The Vostok factory in the contemporary era
Despite economic turmoil, restructurings and the emergence of related brands such as Vostok Europe (a separate Lithuanian‑based entity), the Vostok factory in Chistopol continues to produce Komandirskie in the 2000s and 2010s. The line has diversified into:
- Komandirskie “Classic”: models that echo historical sizes and shapes, often with 2414A hand‑wound calibres and Soviet/Russian‑style dials.
- Modern Komandirskie: slightly larger cases, updated designs, extensive use of 2416B automatics, dial graphics tailored to international markets.
Official and semi‑official online retailers – including specialist shops recognised by the community – have become the main channel bringing new Komandirskie to buyers worldwide.
The Vostok Komandirskie as cultural icon
Symbols on the dial: branches, units, institutions
The dial graphics are one of the main reasons Komandirskie fascinate collectors.
- Branches of service: red stars, shields with hammer and sickle, anchors for the Navy, parachutes for airborne troops (VDV), jets for the Air Force, rockets and shields for missile troops, border guard emblems, internal troops symbols, etc.
- Specific units and infrastructure: some dials reference concrete units (such as unit 3375) or sites like hydroelectric plants, turning the watch into a “wrist badge” of actual military or strategic contexts.
- Institutions and ministries: in the post‑Soviet era, dials appear for EMERCOM and other Russian institutions, showing that the tradition of institutional watches survived the USSR.
For modern collectors, decoding these symbols often means reconstructing stories of units, bases and strategic facilities that rarely appear in official histories.
From field tool to “AK‑47 of watches”
Outside the USSR and Russia, Komandirskie slipped into popular culture almost quietly.
- In the 1990s–2000s they were sold as “Russian military watches” through catalogues, surplus shops and later online, appealing to Cold War and Soviet‑aesthetic enthusiasts.
- The comparison with the AK‑47 stems from this diffusion: few watches combine such a direct link to military imagery, such low cost and such recognisable design.
Forums, blogs, YouTube channels and social media amplified this mythology: Komandirskie are photographed, reviewed, modified and debated, creating a vast informal archive of stories and variants parallel to official documentation.
Fakes, redials and “Franken” Komandirskie
Why counterfeits exploded after the 1990s
After the fall of the USSR, large stocks of cases, dials and movements ended up in private hands, cooperatives and small workshops.
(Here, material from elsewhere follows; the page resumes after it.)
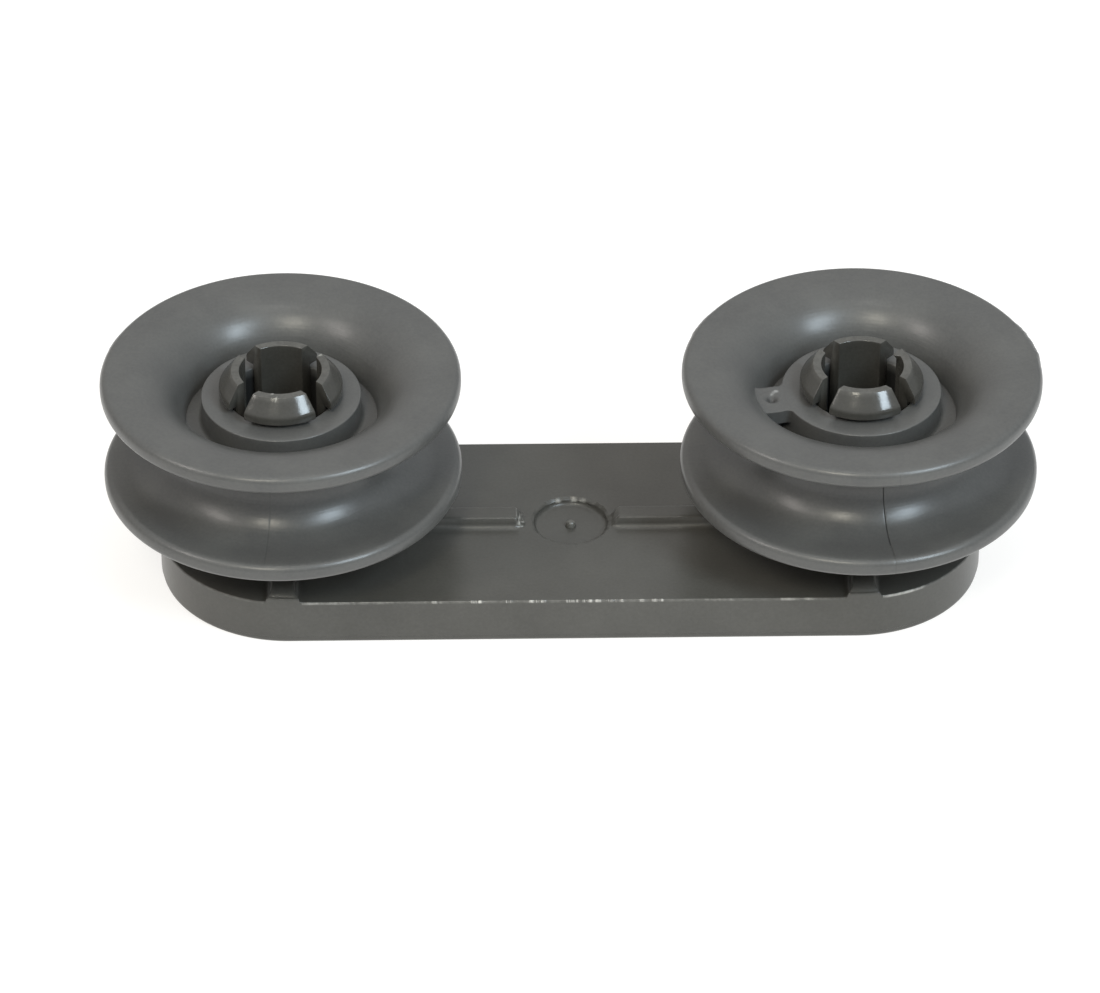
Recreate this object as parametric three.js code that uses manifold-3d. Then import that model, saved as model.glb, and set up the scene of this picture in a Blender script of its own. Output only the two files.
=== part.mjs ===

At the same time, Western demand for “authentic Soviet military watches” was rising, often with buyers willing to accept any story that sounded plausibly “elite”.
- Redials: original or new dials repainted with more “sellable” symbols, sometimes mixing Soviet and Russian elements anachronistically.
- Franken watches: assembled from genuine parts of different models and eras – modern cases, old dials, random casebacks.
- Outright fakes: crude copies imitating Komandirskie design but using no genuine Vostok parts.
For serious collectors, the main problem is less financial fraud (values are still modest) than the distortion of historical memory: a “too good to be true” Komandirskie often tells a story that never existed.
General warning signs for collectors
Without going reference by reference, a few general red flags help identify suspect pieces:
- Incoherence between dial, case and caseback: symbols from mismatched eras, “CCCP” in obviously modern typography, Russian casebacks on clearly Soviet dials or vice versa.
- Poor dial printing: fuzzy fonts, misaligned text, logos that look “fat” or stylistically off for the supposed decade.
- Too much “rarity”: watches sold as belonging to ultra‑elite units with no trace in serious sources, backed by generic stories reused across many listings.
Given the huge production numbers, absolute rarity is the exception, not the rule. Often, a well‑preserved standard Komandirskie tied to a real context is more historically meaningful than a dubious “one‑of‑a‑kind” fantasy piece.
Practical guide to Komandirskie for collectors
Distinguishing Soviet, transitional and modern production
For a structured collection, it makes sense to distinguish three broad chronological layers:
- Soviet era (USSR)
- Dials with explicit “CCCP” references and Soviet symbols, frequent «ЗАКАЗ МО СССР» markings.
- Casebacks fully in Cyrillic, Soviet coats of arms and consistent Soviet‑style typography.
- Movements from the 24xx family with period‑appropriate finishing.
- Transitional (early 1990s)
- Modern production
Cross‑checking dial, caseback and movement is the most reliable way to frame a watch. If two of the three “speak different languages”, some degree of mixing is almost certain.
Why collect Komandirskie today
Collecting Komandirskie offers at least three layers of interest:
- Historical: each watch reflects a piece of military, industrial and political history, especially when its symbols can be tied to real‑world units, bases or infrastructure.
- Technical‑practical: Vostok 24xx calibres exemplify a very pragmatic approach to mechanical watchmaking – rugged, easy to service, honest about their purpose.
- Collecting: the sheer number of dial variants, time periods and availability (with still reasonable prices) allows highly personal thematic collections: by branch, era, symbol type or unit history.
In this sense, the Vostok Komandirskie is an ideal playground for anyone wanting to combine historical research, material culture and collecting pleasure. It remains one of the few watch families where new stories and connections can still be unearthed by reading dials and casebacks and by tracing commercial routes from Chistopol to Italy, Spain, the USA and beyond.